The second problem is that moving to the cloud isn’t in itself what usually solves customers’ problems. Ultimately, the customer wants the most cost-effective solution that meets its business needs. And suppose you look at where one of the strongest needs in the market is right now. In that case, it’s customers who do want to eventually migrate fully to the cloud but in the shorter term need to find a way to move more gradually from a legacy environment to an eventual complete cloud solution.
That sort of solution, to be sure, includes setting up the cloud infrastructure, and that’s where many VARs are focusing. But VARs that want to move up the value chain and meet the current needs of more customers would do better to expand their repertoire to include providing more affordable, vertical-industry-focused transitional stages before the full leap into the cloud.
Consider the auto manufacturer. Each independent dealer invested in its legacy systems over time and knew how to use those systems to maximum advantage. That’s why the dealers hesitated to jump to a shared solution. Whatever the advantages of any new cloud-based integrated system offered by the manufacturer might be, the dealers wouldn’t embrace it if it didn’t fit the way they did business or involved extensive switching costs.
Taking Smaller Steps
We worked with the auto manufacturer to develop a cloud-based infrastructure and then offer two alternatives to dealers. One option was building on their existing solutions to expand the systems’ capabilities and enable them to share information with the new cloud-based structure. The other alternative was to move the dealers to a new third-party arrangement that would provide an improved, shared, non-cloud solution but leave them better positioned to move to the cloud down the road.
Those options weren’t perfect solutions, but they met the business needs of the dealers and brought the manufacturer closer to getting all its dealers on the same page and offering better service to customers, which were the key goals.
As another example, we were working with a customer who owned many retail outlets. The company’s leadership wanted to transform the business to business-to-business (B2B) online sales, divesting itself of the stores. But the board of directors rejected the plan because it required an enormous investment in an entirely new, major cloud-based system to handle all the functions of the transformed business.
In that case, we could help the customer develop a more modest IT proposal that relied on leveraging its existing, business-as-usual applications into a cloud-based environment, with a catalog of self-service templates for quickly building new capabilities in-house to meet the company’s changing business needs. That way, the company could start reaping some of the advantages of cloud-based infrastructure and meet the changing needs without the large costs of a new, fully cloud-native portfolio of applications. And the customer is better positioned to make that full transition when it’s ready for that bigger investment.
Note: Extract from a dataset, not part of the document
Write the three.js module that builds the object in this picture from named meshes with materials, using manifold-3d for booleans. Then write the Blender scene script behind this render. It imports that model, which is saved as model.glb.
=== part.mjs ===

It’s certainly true that some customers have a compelling business reason to fully and aggressively move to the cloud with a full suite of cloud-native applications. As VARs we need to be able to help them do that. But for most customers, the need involves taking advantage of some of the cloud’s infrastructure savings, while continuing to preserve and improve at least some legacy applications, often by adding developer productivity tools. And some customers may want to completely rule out a full cloud solution even down the road, preferring a long-term hybrid cloud solution that leaves them with edge-computing capabilities well suited, for example, to sensitive data.
For VARs, the challenge is building the different skill sets needed to provide this broader service. In recent years, the missing piece has been people with cloud migration and cloud-native experience. Finding those people is still a challenge, but increasingly the bigger problem is finding people with industry-vertical expertise in the legacy applications that companies still rely on.
Ultimately, the VARs that win will be those that can fill out their skill set with people who can work on each side of the problem to help customers now with the systems they have, help them transition to the cloud, and then later help them take maximum advantage of the cloud after they’ve transitioned.
A Focus on Business Solutions
VARs that can only help with one piece of that puzzle are forcing customers with broader business needs to look for multiple VARs and vendors who have to be separately managed. But what most businesses want today is a single VAR that can provide a fuller solution and set of options.
In addition to assembling the various technical skills needed for that sort of offering, VARs offering this more complete solution also need a deep understanding of the specific business needs of companies, not just the technical needs. That calls for a big shift in mindset, away from specializing in a specific set of technical skills and toward specializing in true business solutions. Achieving that broader, deeper understanding may require focusing on particular verticals instead of on particular technology approaches.
Most companies today are keenly aware that shifting business environments and rapidly evolving technologies require constant change and flexibility on their parts. VARs are no exception. Those that embrace the shift in interest toward fuller business solutions will do better than those who continue to search for customers whose needs happen to fit the narrow technical expertise of the VAR.